Code representation models that use syntactic information have usually been evaluated on relatively easier tasks, which mainly focus on “filling the blanks” in a given program (Alon et al., 2018; Bielik et al., 2016; Raychev et al., 2016; 2015; Allamanis et al., 2018) or semantic classification of code snippets (Alon et al., 2019). Moreover, none of the models that use syntactic relations are compositional, and therefore the number of possible syntactic relations is fixed either before or after training, a process which results in a large RAM and GPU memory consumption. The syntactic paths of Alon et al. (2018; 2019) are represented monolithically, and are therefore limited to only a subset of the paths that were observed enough times during training. As a result, they cannot represent unseen relations.

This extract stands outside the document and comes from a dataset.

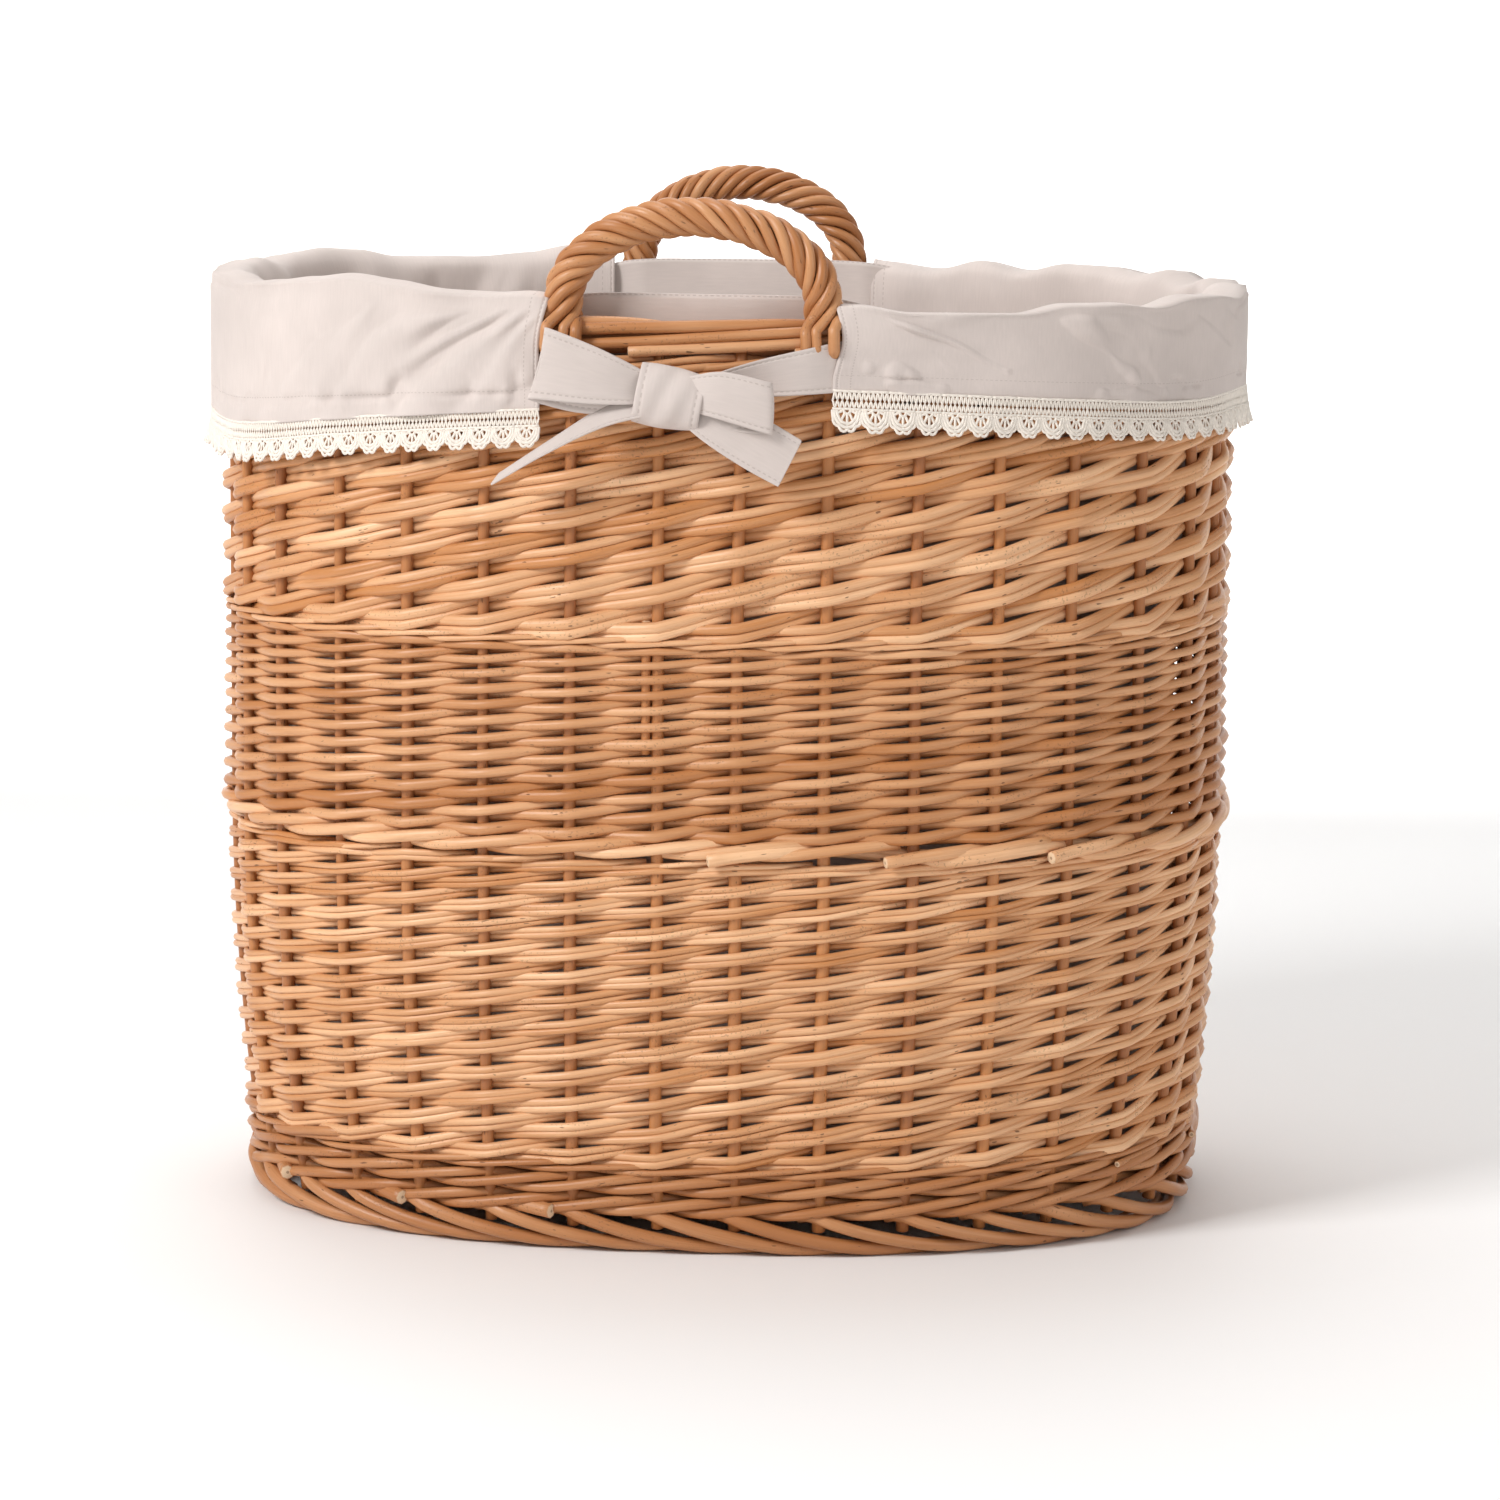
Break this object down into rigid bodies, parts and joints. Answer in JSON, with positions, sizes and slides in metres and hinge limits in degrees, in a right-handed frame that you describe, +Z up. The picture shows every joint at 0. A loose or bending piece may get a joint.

In contrast, by representing AST paths node-by-node using LSTMs, our model can represent and use any syntactic path in any unseen example. Further, our model decodes the output sequence step-by-step while attending over the input paths, and can thus generate unseen sequences, compared to code2vec (Alon et al., 2019), which has a closed vocabulary.
Oda et al. (2015) were the first to generate sequences by leveraging the syntax of code. They performed a line-by-line statistical machine translation (SMT) to translate Python code to pseudocode. Our tasks are different, and we cannot assume an alignment between elements in the input and the output; our tasks take a whole code snippet as their input, and produce a much shorter sequence as output. Additionally, a conceptual advantage of our model over line-by-line translation is its ability to capture multiline patterns in the source code. These multiline patterns are often very useful for the model and get the most attention (Figure 1a). A recent work (Hu et al., 2018) generates comments from code. There is a conceptual difference between our approaches: Hu et al. (2018) linearize the AST, and then pass it on to a standard seq2seq model. We present a new model, in which the encoder already assumes that the input is tree-structured. When training our model on their dataset, we improve over their BLEU score by 62% (Section 4.3).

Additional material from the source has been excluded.